- [Short problem]
Extract the first line through the line containing "-Y, +Z is up." from the listing below, exactly as written.

- [Dataset records]
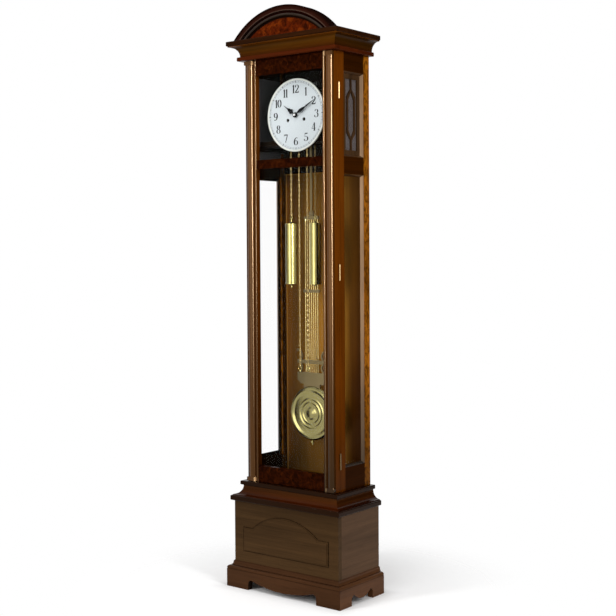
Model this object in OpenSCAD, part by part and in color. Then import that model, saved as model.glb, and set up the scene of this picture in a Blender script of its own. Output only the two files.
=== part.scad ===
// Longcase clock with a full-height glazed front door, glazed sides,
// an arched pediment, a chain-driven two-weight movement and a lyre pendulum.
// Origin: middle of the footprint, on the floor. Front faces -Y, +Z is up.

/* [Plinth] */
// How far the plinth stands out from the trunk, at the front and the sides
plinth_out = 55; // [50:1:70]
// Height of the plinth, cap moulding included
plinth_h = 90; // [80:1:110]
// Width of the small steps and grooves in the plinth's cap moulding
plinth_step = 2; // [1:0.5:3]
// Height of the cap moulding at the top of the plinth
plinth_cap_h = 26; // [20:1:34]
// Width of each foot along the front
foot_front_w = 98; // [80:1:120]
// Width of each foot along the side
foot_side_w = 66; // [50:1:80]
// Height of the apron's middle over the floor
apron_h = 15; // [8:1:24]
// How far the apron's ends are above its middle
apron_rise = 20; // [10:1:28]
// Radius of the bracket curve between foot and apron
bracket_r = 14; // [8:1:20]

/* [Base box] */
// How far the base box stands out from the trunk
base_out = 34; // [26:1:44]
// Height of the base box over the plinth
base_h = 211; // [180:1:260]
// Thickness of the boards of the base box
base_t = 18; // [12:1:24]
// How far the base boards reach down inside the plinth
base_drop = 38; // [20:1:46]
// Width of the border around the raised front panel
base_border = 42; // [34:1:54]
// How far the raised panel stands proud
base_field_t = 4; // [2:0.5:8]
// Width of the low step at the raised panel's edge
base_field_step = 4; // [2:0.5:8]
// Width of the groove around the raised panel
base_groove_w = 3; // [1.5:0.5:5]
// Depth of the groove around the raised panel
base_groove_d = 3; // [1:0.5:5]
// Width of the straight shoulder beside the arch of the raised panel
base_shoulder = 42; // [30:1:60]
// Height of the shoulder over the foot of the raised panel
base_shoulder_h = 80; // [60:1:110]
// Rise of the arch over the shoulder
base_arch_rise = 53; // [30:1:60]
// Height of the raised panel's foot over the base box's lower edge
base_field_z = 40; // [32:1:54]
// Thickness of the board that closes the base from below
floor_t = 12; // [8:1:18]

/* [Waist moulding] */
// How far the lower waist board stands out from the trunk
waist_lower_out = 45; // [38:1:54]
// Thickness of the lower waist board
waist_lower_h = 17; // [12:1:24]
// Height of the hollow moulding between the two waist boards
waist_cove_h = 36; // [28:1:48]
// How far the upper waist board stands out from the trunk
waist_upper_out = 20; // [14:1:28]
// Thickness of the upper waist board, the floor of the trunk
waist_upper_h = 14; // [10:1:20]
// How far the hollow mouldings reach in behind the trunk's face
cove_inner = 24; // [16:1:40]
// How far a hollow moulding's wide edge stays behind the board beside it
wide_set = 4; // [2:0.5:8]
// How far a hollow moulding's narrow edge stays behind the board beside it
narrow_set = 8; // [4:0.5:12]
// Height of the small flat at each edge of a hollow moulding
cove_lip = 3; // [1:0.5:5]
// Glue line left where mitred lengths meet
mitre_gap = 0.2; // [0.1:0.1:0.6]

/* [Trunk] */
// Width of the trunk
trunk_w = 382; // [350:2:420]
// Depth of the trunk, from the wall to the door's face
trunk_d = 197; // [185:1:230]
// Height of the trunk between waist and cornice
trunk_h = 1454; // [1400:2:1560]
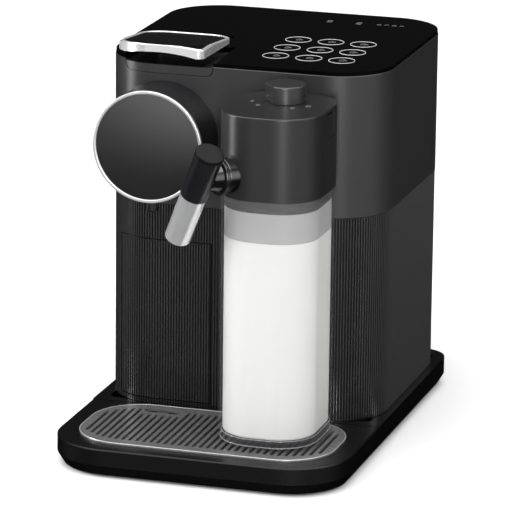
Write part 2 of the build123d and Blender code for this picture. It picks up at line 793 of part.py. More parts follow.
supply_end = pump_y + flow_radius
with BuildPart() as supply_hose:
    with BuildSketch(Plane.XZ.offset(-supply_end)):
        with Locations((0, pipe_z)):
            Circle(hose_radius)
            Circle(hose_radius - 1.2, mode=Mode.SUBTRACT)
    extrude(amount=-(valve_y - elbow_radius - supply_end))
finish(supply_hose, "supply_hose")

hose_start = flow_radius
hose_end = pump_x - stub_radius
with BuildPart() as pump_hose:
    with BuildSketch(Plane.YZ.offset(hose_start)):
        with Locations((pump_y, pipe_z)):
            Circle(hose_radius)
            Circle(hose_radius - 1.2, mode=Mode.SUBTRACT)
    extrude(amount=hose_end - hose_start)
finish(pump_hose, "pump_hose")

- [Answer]
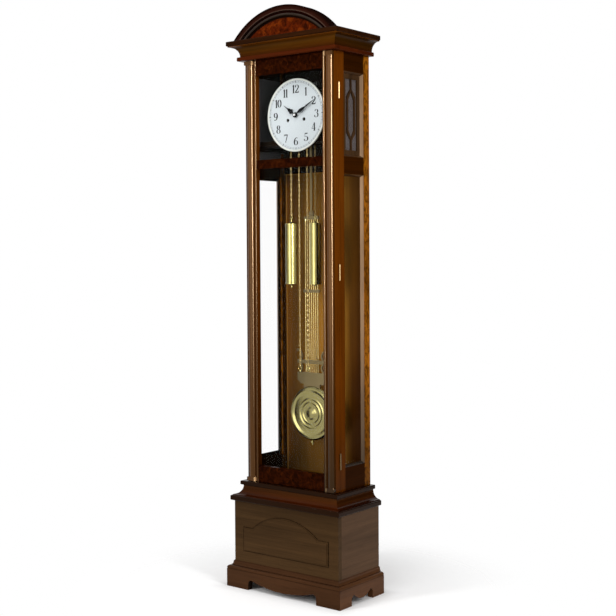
Model this object in OpenSCAD, part by part and in color. Then import that model, saved as model.glb, and set up the scene of this picture in a Blender script of its own. Output only the two files.
=== part.scad ===
// Longcase clock with a full-height glazed front door, glazed sides,
// an arched pediment, a chain-driven two-weight movement and a lyre pendulum.
// Origin: middle of the footprint, on the floor. Front faces -Y, +Z is up.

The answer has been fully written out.